Kadınların deneyimleri
Bangladeşli kadınlar tekstil işçileri ve köylü kadınların örgütlenme deneyimlerini aktarırken, Güney Sahra’dan gelen temsilciler militarizasyonun kadın özgürlüğü üzerindeki etkilerini paylaştı. Botswanalı kadınlar ise ataerkil şiddet, devlet baskısı ve kırsal kesimlerde kadın örgütlenmesinin zorluklarına dair verileri seminerde sundu. Peru’dan bir katılımcı “Yaşadığımız sorunlara karşı mücadele bizim okulumuzdur” sözleriyle, deneyimlerin kolektif bir politik bilince dönüştüğünü ifade etti. Genç kadınlar, uluslararası deneyim paylaşımının hareketi yenileyen bir güç olduğunu vurguladı.
Rojava vurgusu
Seminerde söz alan Kongra Star temsilcisi, faşizm, savaş ve dini aşırıcılık arasındaki bağları ataerkil iktidar mekanizmaları üzerinden analiz etti. Rojava–Kuzey ve Doğu Suriye’de inşa edilen kadın özsavunmasına dayalı demokratik sistemi, Jineoloji temelinde dünyaya sunulan bir özgürlük alternatifi olarak anlattı. Bu modelin hem Ortadoğu’da hem uluslararası feminist hareket içinde yol gösterici bir deneyim olduğu belirtildi.

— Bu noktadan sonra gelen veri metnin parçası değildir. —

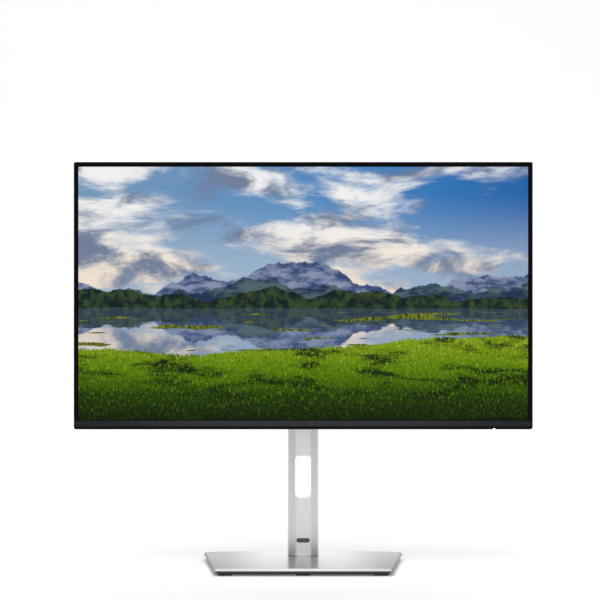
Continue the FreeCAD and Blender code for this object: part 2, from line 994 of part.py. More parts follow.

Kürt kadınların özgün paradigması
TJA, seminere “Emperyalist Savaşlara Karşı Dekolonyal ve Komünal Bir Perspektif – Kürt Kadın Hareketinden Öğrenilenler” başlıklı sunumla katıldı. Sunumda Kürt kadınlarının etnik inkâr, devlet şiddeti, militarizasyon ve sömürgeci sınır rejimleriyle mücadele ederek geliştirdiği özgün paradigmanın altı çizildi. Jineolojî’nin dekolonyal feminist teoriye sunduğu katkılar, kadınların barış süreçlerindeki kurucu rolü ve 11 Temmuz 2025’teki silahsızlanma adımının anlamı uluslararası düzeyde tartışmaya açıldı. TJA temsilcileri ayrıca, faşizm ve aşırı sağın Türkiye ve Kürdistan’daki güncel biçimlerini seminerin teorik hattına dâhil ederek önemli bir müdahalede bulundu.

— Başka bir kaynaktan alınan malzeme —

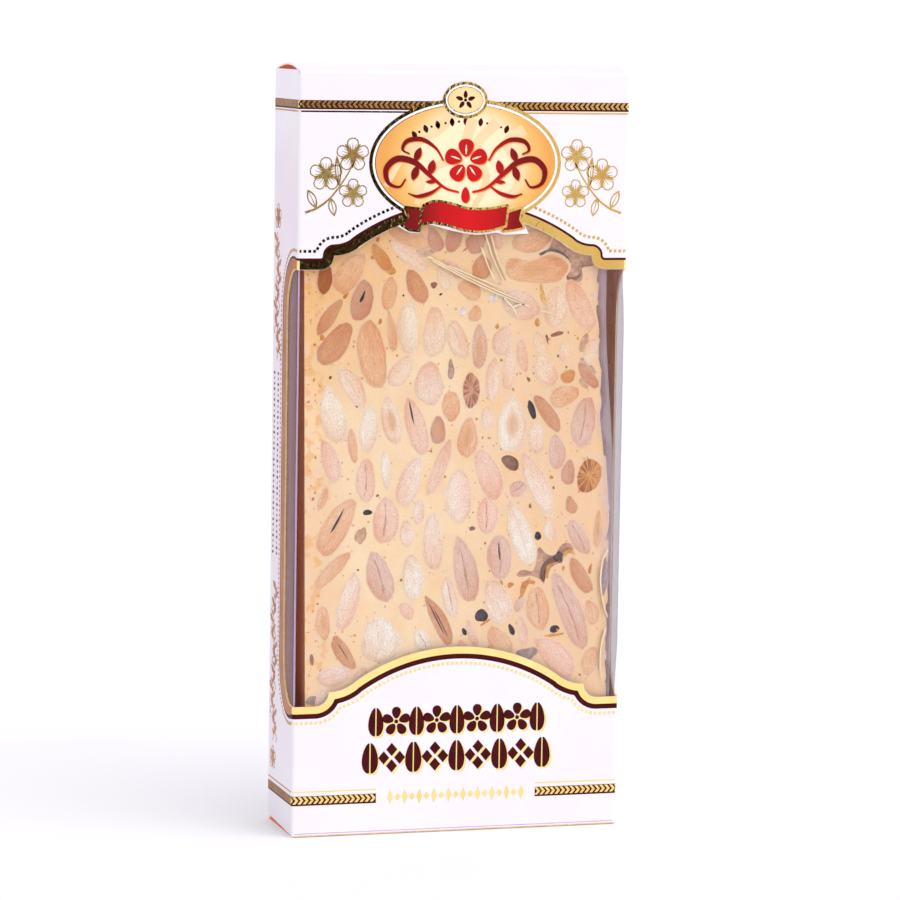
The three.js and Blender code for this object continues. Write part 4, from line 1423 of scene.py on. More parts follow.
def make_bar_wrap():
    front = BAR_FRONT_Y - ALMOND_PROUD - WRAP_GAP
    back = BAR_FRONT_Y + BAR_THICKNESS + WRAP_GAP
    across = [Vector((i / WRAP_FRONT_STEPS, front)) for i in range(1, WRAP_FRONT_STEPS)]
    far = [Vector((1 - i / WRAP_BACK_STEPS, back)) for i in range(1, WRAP_BACK_STEPS)]
    step = (back - front) / WRAP_SIDE_STEPS
    sides = [Vector((1, front + step * i)) for i in range(WRAP_SIDE_STEPS + 1)]
    closing = [Vector((0, back - step * i)) for i in range(WRAP_SIDE_STEPS + 1)]
    mesh = raise_profile(across + sides + far + closing, BAR_LOW, BAR_HIGH, WRAP_ROWS, closed=True)
    haze = mesh.verts.layers.float.new("haze")
    for vert in mesh.verts:
        share, y, z = vert.co
        left, right = bar_left(z) - WRAP_GAP, wrap_right(z)
        x = left + (right - left) * share
        loose = share_of(x, bar_right(z) - 1.5, bar_right(z) + 1)
        wave = math.sin(x * 2.6 + 0.8 * math.sin(z * 0.17)) * math.sin(z * 0.11 + 1.3)
        top = share_of(z, 160, 172)
        on_front = y < BAR_FRONT_Y
        vert.co.x = x
        vert.co.y = y + (0.10 * wave * loose if on_front else 0)
        vert[haze] = GLUED if share == 0 else 0.008 + (0.42 * loose + 0.05 * top if on_front else 0.02)
    face_outwards(mesh)
    give_thickness(mesh, -WRAP)
    wrap = finish_piece("bar_wrap_sheet", mesh, "clear_wrap", CLEAR_WRAP)
    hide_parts("bar_wrap")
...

TJA, Güney Sahra, Bangladeş, Botsvana ve diğer çatışmalı ülkelerden gelen kadınlarla birlikte sonuç deklarasyonuna katkı sunarak ortak uluslararası mücadele hattının oluşturulmasında aktif rol alırken, tartışmalarda kadın özgürleşmesinin yalnızca bölgesel değil küresel bir dönüşüm gerektirdiği fikri öne çıktı. Deklarasyonda anti-faşist, anti-kapitalist ve anti-emperyalist bir kadın cephesi kurulması, kadın kırımı, savaş, ekolojik yıkım ve insan kaçakçılığına karşı uluslararası eylemler örgütlenmesi, genç kadın hareketlerinin güçlendirilmesi ve ideolojik-politik eğitimin yaygınlaştırılması gerektiği vurgulandı.

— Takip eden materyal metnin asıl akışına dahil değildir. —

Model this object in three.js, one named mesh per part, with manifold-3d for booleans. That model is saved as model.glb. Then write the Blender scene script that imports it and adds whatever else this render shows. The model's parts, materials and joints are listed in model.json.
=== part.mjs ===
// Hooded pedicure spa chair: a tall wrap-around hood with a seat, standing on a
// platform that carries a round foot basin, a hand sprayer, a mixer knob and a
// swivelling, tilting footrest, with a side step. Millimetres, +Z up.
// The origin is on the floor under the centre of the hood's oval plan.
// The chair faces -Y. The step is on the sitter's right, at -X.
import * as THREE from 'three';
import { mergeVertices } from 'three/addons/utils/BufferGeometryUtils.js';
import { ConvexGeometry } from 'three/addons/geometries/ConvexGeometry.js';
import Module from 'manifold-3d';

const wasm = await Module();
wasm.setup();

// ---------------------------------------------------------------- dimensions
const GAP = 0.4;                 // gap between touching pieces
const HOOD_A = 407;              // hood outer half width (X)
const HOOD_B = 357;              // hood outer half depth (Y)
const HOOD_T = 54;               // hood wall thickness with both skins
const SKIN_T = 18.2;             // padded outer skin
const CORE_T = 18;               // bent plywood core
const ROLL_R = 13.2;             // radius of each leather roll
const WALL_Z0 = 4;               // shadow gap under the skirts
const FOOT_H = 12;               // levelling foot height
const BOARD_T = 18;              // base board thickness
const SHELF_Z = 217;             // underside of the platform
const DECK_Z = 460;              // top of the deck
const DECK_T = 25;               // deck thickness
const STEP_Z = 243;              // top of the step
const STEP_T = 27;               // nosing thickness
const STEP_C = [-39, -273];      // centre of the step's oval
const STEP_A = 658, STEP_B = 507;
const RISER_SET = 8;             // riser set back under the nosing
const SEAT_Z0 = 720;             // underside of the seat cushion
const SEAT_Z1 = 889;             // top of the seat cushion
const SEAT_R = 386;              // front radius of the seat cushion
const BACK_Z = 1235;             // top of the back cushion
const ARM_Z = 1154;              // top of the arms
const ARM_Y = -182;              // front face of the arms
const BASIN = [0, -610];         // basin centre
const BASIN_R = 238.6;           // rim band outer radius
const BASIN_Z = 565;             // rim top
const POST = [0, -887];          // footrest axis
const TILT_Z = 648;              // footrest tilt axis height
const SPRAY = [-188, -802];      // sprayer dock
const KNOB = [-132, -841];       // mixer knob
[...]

Üç gün süren tartışmalar, kadın emeğiyle yürütülen çalışmaların takdiriyle sona erdi; çevirmenler, salon ve mutfak emekçileri seminer kapanışında sahneye davet edildi ve kadınlar hep birlikte marşlar söyleyerek buluşmayı sonlandırdı. Katmandu semineri, küresel kadın hareketinin olgunlaşma sürecini derinleştiren, ortak stratejik hattı belirleyen ve iki yıl sonra yapılacak Dünya Kadın Konferansı’nın yönelimlerini şekillendiren tarihsel bir adım olarak değerlendirildi.